2003-09-25 Thread Major Variola (ret)
At 02:48 PM 9/24/03 -0400, R. A. Hettinga wrote:
http://www.cryptonomicon.net/modules.php?name=Newsfile=printsid=463


Cryptonomicon.Net -

Talk: Analysis of an Electronic Voting System

Someone needs to inject a story about e-voting fraud into the popular
imagination.
Is Tom Clancy available?  Maybe an anonymous, detailed, plausible, (but
secretly fictional)
blog describing  how someone did this in their podunk county... then
leak this to a news reporter..
Failure to be *able* to assure that this *didn't* happen in that podunk
county would make
an important point.


On two occasions, I have been asked [by members of Parliament],
 'Pray, Mr.
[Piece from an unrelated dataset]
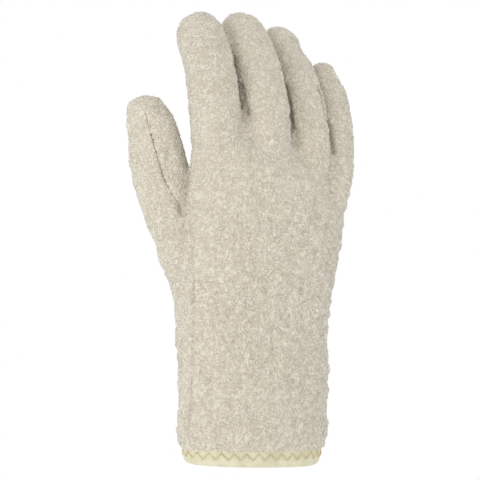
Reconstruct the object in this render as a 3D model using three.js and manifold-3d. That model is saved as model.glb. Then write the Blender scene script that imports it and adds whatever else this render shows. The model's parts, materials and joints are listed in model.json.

Babbage, if you put into the machine wrong figures,
 will the right answers come out?' I am not able to rightly apprehend
 the kind of confusion of ideas that could provoke such a question.
  -- Charles Babbage



[cdr] Re: DC Security Geeks Talk: Analysis of an Electronic Voting System

2003-09-25 Thread Roy M. Silvernail
On Thursday 25 September 2003 12:46, Major Variola (ret) wrote:

 Someone needs to inject a story about e-voting fraud into the popular
 imagination.
 Is Tom Clancy available?  Maybe an anonymous, detailed, plausible, (but
 secretly fictional)
 blog describing  how someone did this in their podunk county... then
 leak this to a news reporter..

Think http://aflightrisk.com/.  Take advantage of a blog's temporal immediacy 
and pick an election somewhere. Then chronicle the fraud as it progresses.

 Failure to be *able* to assure that this *didn't* happen in that podunk
 county would make an important point.

I believe you are correct.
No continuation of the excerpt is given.